I believe they're approximately equivalent to FUSE

RobotToaster · on May 23, 2024

> it violates the security ... of the operating system

Maybe stating the obvious, but if the security can be violated that easily, it's not very secure.

wongarsu · on May 23, 2024

You need admin permissions to read the MFT on Windows. The traditional security model of both Windows and Linux assumes that the kernel is a security barrier between system and unprivileged user, and between different unprivileged users. An admin being able to bypass security restrictions isn't traditionally seen as a problem.

freedomben · on May 23, 2024

Indeed, only in very recent history has the admin/root user/owner been seen as a threat to the system and the system employs defenses against them. I'm hoping that trend reverses because I really hate the direction things are going.

slaymaker1907 · on May 24, 2024

There are pretty good reasons to do that. We've been really lax in what is allowed to run as root/admin when in reality, those permissions should only be used when doing things like reading the MFT or snooping on all the network traffic with Wireshark. It should not be required to run as root/admin in order to install most software because installing software is a very common thing to do.

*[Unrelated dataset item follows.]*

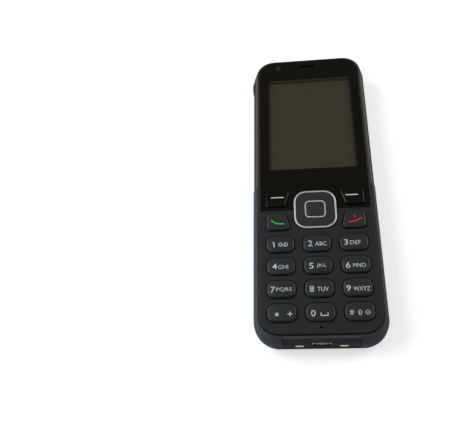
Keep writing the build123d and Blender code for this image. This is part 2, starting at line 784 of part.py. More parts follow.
# Navigation key: a rocking rounded square with a stepped hole for the key in its middle
with BuildPart() as nav_key:
    extrude(nav_outline(nav_flange_bottom, 0), amount=nav_top - trim_depth - nav_flange_bottom)
    extrude(nav_outline(nav_flange_bottom, nav_flange_reach), amount=nav_foot)
    extrude(nav_outline(nav_top - trim_depth, -trim_width), amount=trim_depth)
    extrude(ok_outline(nav_top - trim_depth, key_gap + ok_frame_width), amount=overrun, mode=Mode.SUBTRACT)
    extrude(ok_outline(nav_flange_bottom, key_gap), amount=overrun, mode=Mode.SUBTRACT)
    extrude(ok_outline(nav_flange_bottom, ok_step_reach + key_gap), amount=ok_step_height - nav_flange_bottom,
            mode=Mode.SUBTRACT)
    extrude(disc(nav_places[3:], nav_plunger_end, plunger_radius), amount=nav_flange_bottom - nav_plunger_end)
save(nav_key.part, "nav_key")

with BuildPart() as nav_ring:
    extrude(nav_outline(nav_top - trim_depth, 0), amount=trim_depth)
    extrude(nav_outline(nav_top - trim_depth, -trim_width), amount=trim_depth, mode=Mode.SUBTRACT)
    fillet(nav_ring.faces().sort_by(Axis.Z)[-1].edges(), radius=trim_round)
save(nav_ring.part, "nav_ring")

with BuildPart() as ok_frame:
    extrude(ok_outline(nav_top - trim_depth, key_gap + ok_frame_width), amount=trim_depth)
    extrude(ok_outline(nav_top - trim_depth, key_gap), amount=trim_depth, mode=Mode.SUBTRACT)
save(ok_frame.part, "ok_frame")

# Rocker under the navigation key: carries its side plungers and tilts left and right
with BuildPart() as nav_rocker:
    island_bottom = nav_flange_bottom - key_gap - island_thickness
    extrude(block(0, nav_y, island_bottom, nav_width - 2 * island_side_inset,
                  nav_width - 2 * island_end_inset, ok_radius), amount=island_thickness)
    extrude(disc(nav_places[1:3], nav_plunger_end, plunger_radius), amount=island_bottom - nav_plunger_end)
    extrude(disc(nav_places[:1], nav_plunger_end, island_hole_radius), amount=overrun, mode=Mode.SUBTRACT)
save(nav_rocker.part, "nav_rocker")

# Key in the middle of the navigation key
ok_foot_top = ok_step_height - ok_foot_gap
with BuildPart() as ok_key:
    extrude(ok_outline(ok_foot_top - ok_foot_thickness, 0), amount=nav_top - ok_foot_top + ok_foot_thickness)
    fillet(ok_key.faces().sort_by(Axis.Z)[-1].edges(), radius=edge_round)
    extrude(ok_outline(ok_foot_top - ok_foot_thickness, ok_foot_reach), amount=ok_foot_thickness)
    extrude(disc(nav_places[:1], plunger_end, plunger_radius), amount=ok_foot_top - plunger_end)
save(ok_key.part, "ok_key")

# Side key through the left wall, and the switch behind it
side_key_outer = -body_width / 2 - side_key_rise
side_key_foot_x = -body_width / 2 + housing_wall + side_key_slack
switch_face = side_key_foot_x + side_key_foot + side_key_travel + switch_gap

with BuildPart() as side_key:
    with BuildSketch(Plane.YZ.offset(side_key_outer)):
        with Locations((side_key_y, widest_height)):
            RectangleRounded(side_key_length, side_key_height, side_key_round)
    extrude(amount=side_key_foot_x - side_key_outer)
    fillet(side_key.faces().sort_by(Axis.X)[0].edges(), radius=edge_round)
    with BuildSketch(Plane.YZ.offset(side_key_foot_x)):
        with Locations((side_key_y, widest_height)):
            Rectangle(side_key_length + 2 * side_key_reach, side_key_height - 2 * side_key_gap)
    extrude(amount=side_key_foot)
save(side_key.part, "side_key")

with BuildPart() as side_switch:
    with BuildSketch(Plane.YZ.offset(switch_face + switch_nub)):
        with Locations((side_key_y, board_bottom - switch_height / 2)):
            Rectangle(switch_length, switch_height)
    extrude(amount=switch_width)
    with BuildSketch(Plane.YZ.offset(switch_face)):
        with Locations((side_key_y, board_bottom - switch_height / 2)):
            Rectangle(switch_length / 2, switch_height / 2)
    extrude(amount=switch_nub)
save(side_switch.part, "side_switch")

# Battery and its spring contact block
with BuildPart() as battery:
    extrude(block(0, battery_middle, battery_bottom, battery_width, battery_length, battery_radius),
            amount=battery_thickness)
    fillet(battery.edges().group_by(Axis.Z)[-1], radius=edge_round)
    fillet(battery.edges().group_by(Axis.Z)[0], radius=edge_round)
save(battery.part, "battery")

with BuildPart() as battery_contacts:
    contact_bottom = waist_back + housing_wall + seat_gap
    extrude(block(0, contact_y, contact_bottom, contact_width, contact_depth, edge_round),
            amount=board_bottom - contact_bottom)
save(battery_contacts.part, "battery_contacts")

# Screws from the back, and the threaded inserts that they bite into
with BuildPart() as housing_screws:
    screw_end = board_top + insert_length
    extrude(disc(screw_places, screw_seat - screw_head_height, screw_head_radius), amount=screw_head_height)
    extrude(disc(screw_places, screw_seat, screw_radius), amount=screw_end - screw_seat)
    with BuildSketch(Plane.XY.offset(screw_seat - screw_head_height)):
        with Locations(*screw_places):
            RegularPolygon(screw_radius, screw_socket_sides)
    extrude(amount=screw_head_height / 2, mode=Mode.SUBTRACT)
save(housing_screws.part, "housing_screws")

with BuildPart() as screw_inserts:
    extrude(disc(screw_places, board_top, insert_radius), amount=insert_length)
    extrude(disc(screw_places, board_top, screw_radius + thread_gap), amount=insert_length,
            mode=Mode.SUBTRACT)
save(screw_inserts.part, "screw_inserts")

# Rear camera with its window, flash light guide and flash light
with BuildPart() as rear_camera:
    extrude(disc([(0, camera_y)], housing_wall, barrel_radius), amount=board_bottom - housing_wall)
    extrude(block(0, camera_y, board_bottom - camera_base, camera_width, camera_width, edge_round),
            amount=camera_base)
save(rear_camera.part, "rear_camera")

with BuildPart() as camera_window:
    extrude(disc([(0, camera_y)], 0, window_radius), amount=window_depth)
save(camera_window.part, "camera_window")

with BuildPart() as flash_guide:
    extrude(disc([(flash_x, camera_y)], flash_inset, flash_radius), amount=flash_cap)
    extrude(disc([(flash_x, camera_y)], flash_inset, flash_stem_radius),
            amount=board_bottom - light_height - light_gap - flash_inset)
save(flash_guide.part, "flash_guide")

with BuildPart() as flash_light:
    extrude(block(flash_x, camera_y, board_bottom - light_height, light_width, light_width, edge_round),
            amount=light_height)
save(flash_light.part, "flash_light")

# Loudspeaker in its chamber, with two contact springs, and the vibration motor
with BuildPart() as loudspeaker:
    extrude(block(0, speaker_y, housing_wall, speaker_width, speaker_length, edge_round),
            amount=board_bottom - speaker_headroom - housing_wall)
    springs = [(-spring_spread, speaker_y), (spring_spread, speaker_y)]
    extrude(disc(springs, housing_wall, spring_radius), amount=board_bottom - housing_wall)
save(loudspeaker.part, "loudspeaker")

with BuildPart() as vibration_motor:
    extrude(disc([(motor_x, motor_y)], board_bottom - motor_thickness, motor_radius), amount=motor_thickness)
save(vibration_motor.part, "vibration_motor")

# Shield cans, open towards the board
with BuildPart() as shield_cans:
    for side in (-1, 1):
        extrude(block(side * can_x, can_y, board_bottom - can_height, can_width, can_length,
                      edge_round + can_wall), amount=can_height)
        extrude(block(side * can_x, can_y, board_bottom - can_height + can_wall, can_width - 2 * can_wall,
                      can_length - 2 * can_wall, edge_round), amount=can_height, mode=Mode.SUBTRACT)
save(shield_cans.part, "shield_cans")

# Antenna plate on the inner wall, with its two feeds up to the board
with BuildPart() as antenna:
    extrude(block(antenna_x, antenna_y, housing_wall, antenna_width, antenna_length, edge_round),
            amount=antenna_thickness)
    with BuildSketch(Plane.XY.offset(housing_wall)):
        with Locations((antenna_x, antenna_y)):
            with GridLocations(2 * feed_spread, 0, 2, 1):
                Rectangle(feed_width, feed_width)
    extrude(amount=board_bottom - housing_wall)
save(antenna.part, "antenna")

# Headset socket at the upper end, bored through from its mouth
jack_face = top_end - housing_wall - lean(board_bottom) - seat_gap
with BuildPart() as headset_socket:
    with BuildSketch(Plane.XZ.offset(-jack_face)):
        with Locations((jack_x, jack_z)):
            Rectangle(jack_width, jack_height)
    extrude(amount=jack_length)
    with BuildSketch(Plane.XZ.offset(-jack_face)):
        with Locations((jack_x, jack_z)):
            Circle(jack_bore_radius)
    extrude(amount=jack_bore_length - top_end + jack_face, mode=Mode.SUBTRACT)
save(headset_socket.part, "headset_socket")

# Charging and data socket at the lower end, a thin shell round a tongue
socket_face = top_end - socket_set_back
with BuildPart() as data_socket:
    with BuildSketch(Plane.XZ.offset(socket_face)):
        with Locations((0, socket_z)):
            RectangleRounded(socket_width, socket_height, socket_wall + edge_round)
    extrude(amount=-socket_length)
    with BuildSketch(Plane.XZ.offset(socket_face)):
        with Locations((0, socket_z)):
            RectangleRounded(socket_width - 2 * socket_wall, socket_height - 2 * socket_wall, edge_round)
            Rectangle(tongue_width, tongue_height, mode=Mode.SUBTRACT)
    extrude(amount=socket_wall - socket_length, mode=Mode.SUBTRACT)
save(data_socket.part, "data_socket")

# Charging contacts in the end block, each with a stem up to the board
with BuildPart() as charging_contacts:
    pad_back = top_end - contact_pad_thickness
    for side in (-1, 1):
        with BuildSketch(Plane.XZ.offset(pad_back)):
            with Locations((side * contact_x, contact_pad_z)):
                Rectangle(contact_pad_width, contact_pad_height)
        extrude(amount=contact_pad_thickness)
        with BuildSketch(Plane.XZ.offset(pad_back)):
            with Locations((side * contact_x, contact_pad_z)):
                Rectangle(contact_stem, contact_stem)
        extrude(amount=-contact_stem_reach)
        riser_y = contact_stem_reach - contact_stem / 2 - pad_back
        extrude(block(side * contact_x, riser_y, contact_pad_z, contact_stem, contact_stem, contact_round),
                amount=board_bottom - contact_pad_z)
save(charging_contacts.part, "charging_contacts")

# Microphone behind its hole at the lower end of the face
with BuildPart() as microphone:
    extrude(disc([(0, microphone_y)], board_top, microphone_radius), amount=microphone_height)
save(microphone.part, "microphone")

# Card holders on the back of the board, open towards the lower end
for holder_name, side, width, length in (("sim_holder", -1, sim_width, sim_length),
                                         ("memory_card_holder", 1, card_width, card_length)):
    with BuildPart() as holder:
        extrude(block(side * holder_x, holder_y, board_bottom - holder_height, width, length, edge_round),
                amount=holder_height)
        extrude(block(side * holder_x, holder_y - holder_wall, board_bottom - holder_height + holder_wall,
                      width - 2 * holder_wall, length, edge_round), amount=holder_height, mode=Mode.SUBTRACT)
    save(holder.part, holder_name)
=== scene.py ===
import math

import bmesh
import bpy
from mathutils import Matrix, Vector


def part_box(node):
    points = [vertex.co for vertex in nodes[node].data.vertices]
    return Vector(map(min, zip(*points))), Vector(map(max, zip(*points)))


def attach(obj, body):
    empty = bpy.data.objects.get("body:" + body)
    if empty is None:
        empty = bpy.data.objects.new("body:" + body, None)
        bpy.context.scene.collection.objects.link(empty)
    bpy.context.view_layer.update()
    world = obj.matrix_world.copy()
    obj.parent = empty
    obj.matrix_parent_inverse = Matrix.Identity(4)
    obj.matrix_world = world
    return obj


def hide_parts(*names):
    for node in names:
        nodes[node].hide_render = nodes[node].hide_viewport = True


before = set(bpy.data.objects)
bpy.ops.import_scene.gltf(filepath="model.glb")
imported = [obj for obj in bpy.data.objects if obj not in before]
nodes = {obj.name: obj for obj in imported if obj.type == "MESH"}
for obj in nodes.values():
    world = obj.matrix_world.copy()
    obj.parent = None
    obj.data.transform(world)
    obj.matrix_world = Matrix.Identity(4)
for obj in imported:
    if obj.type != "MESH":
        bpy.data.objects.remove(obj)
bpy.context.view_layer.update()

# Camera: at the photograph's viewing angle, about 27 cm from the phone and a little to its left.
# The phone lies on its back, so the camera looks down on it. Its place and turn come from the
# corners of the face, of the display and of the keypad.
MM = 0.001
camera_place = Vector((-6.56, -134.8, 234.0)) * MM
to_right = Vector((0.99252564, 0.01863052, -0.12060579))
to_top = Vector((0.03940176, 0.88642751, 0.46118735))
to_back = Vector((0.11550045, -0.46249235, 0.87906795))
camera_lens = bpy.data.cameras.new("camera")
camera_lens.sensor_width = 36
camera_lens.lens = 46.92
camera_lens.clip_start = 10 * MM
camera = bpy.data.objects.new("camera", camera_lens)
camera.matrix_world = Matrix.Translation(camera_place) @ Matrix(
    (to_right, to_top, to_back)).transposed().to_4x4()
bpy.context.scene.collection.objects.link(camera)
bpy.context.scene.camera = camera


# Main board: green glass-epoxy laminate with solder mask, 1 mm thick, held by the four screws.
# It lies inside with everything that is soldered to it, and shows only in an opened phone.
class Shade:
    """An output socket, on which Python's operators add Math nodes."""

    def __init__(self, graph, socket):
        self.graph = graph
        self.socket = socket

    def maths(self, operation, first, second):
        return self.graph.add("ShaderNodeMath", {"operation": operation}, {0: first, 1: second})

    def __add__(self, other):
        return self.maths("ADD", self, other)

    def __radd__(self, other):
        return self.maths("ADD", other, self)

    def __sub__(self, other):
        return self.maths("SUBTRACT", self, other)

    def __rsub__(self, other):
        return self.maths("SUBTRACT", other, self)

    def __mul__(self, other):
        return self.maths("MULTIPLY", self, other)

    def __rmul__(self, other):
        return self.maths("MULTIPLY", other, self)

    def __lt__(self, other):
        return self.maths("LESS_THAN", self, other)

    def __gt__(self, other):
        return self.maths("GREATER_THAN", self, other)

    def __abs__(self):
        return self.maths("ABSOLUTE", self, 0)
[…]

Even if you want more control over your system, I still think technically capable people would be better served by having a separate administrator account from your normal day-to-day account which you have to explicitly log into (so no UAC prompts, you need to go onto that other account and then you get the UAC prompt). Unfortunately, I think most Desktop OSes are still too unusable with this sort of workflow due to how much software insists on admin for installation.

freedomben · on May 24, 2024

I largely agree. I think what makes the "the user is a threat" model so difficult to me is that there is a lot of truth to it. Users often don't know enough to make good decisions.

I really like your idea of logging in separately, such that is isn't something you're going to do cavalierly. That seems like a great compromise to me! I fully agree that we way overuse admin and really don't need it for the majority of things.

RobotToaster · on May 24, 2024

Then it doesn't violate the security of the OS, if you need to be an admin to do it.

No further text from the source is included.